The 2001 experience really began with the first spaceship sequence, the docking with the space station. Coming after twenty minutes of prehistoric apes, and relatively crowded images, it was a jolt! Suddenly you saw something impossible but it looked totally real. As that space station got closer and closer, it knocked you out of your seat.

Not to mention the super trippy light sequence at the end.

Watching 2001: A Space Odyssey in 2016

The Cinerama experience from the first rows remains unduplicated today. Not even virtual reality goggles would match it. It was all movie, all the time. Most Cinerama films were normal films projected bigger. And of all the Cinerama films, 2001 is the runaway best, largely because it dropped dialogue and an emphasis on plot.
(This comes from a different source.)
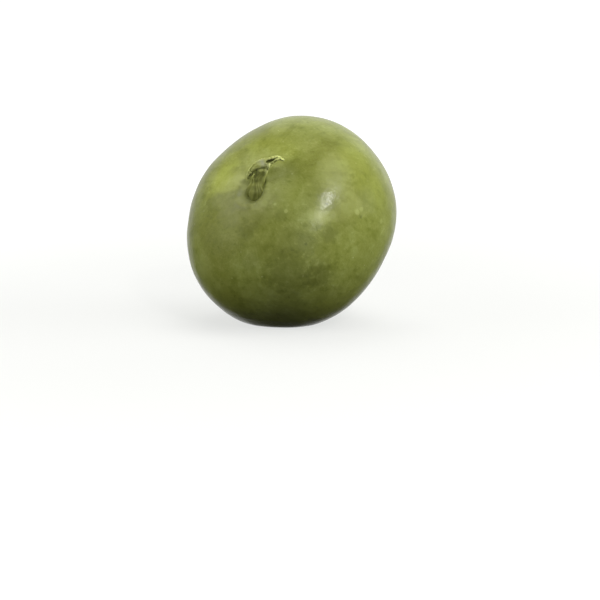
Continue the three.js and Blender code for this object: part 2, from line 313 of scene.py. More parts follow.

A scene from 2001: A Space Odyssey, 1968.

Today’s audience has no idea what seeing 2001 back then was like, and why. People have no idea what 2001 was really all about. They have never seen it on a big screen, especially the Cinerama version. For years the only big screen prints had a green tinge. In the DVD and then Blu-ray versions, you could finally see people in the windows of the space ships!

The detail returned, but not the epic scope.

For the real 2001 experience, here is what you have to do: You need a large TV, a flat screen. It has to be at least 42 inches. Sit in front of it. Three feet away, so the tv image fills your field of vision. It would be great to have the Cinerama curved screen but my attempts to bend my flatscreen did not end well, so you will have to settle.

Watch the film, filling everything you see (and don’t move for two and a half hours), and you will know time travel is possible.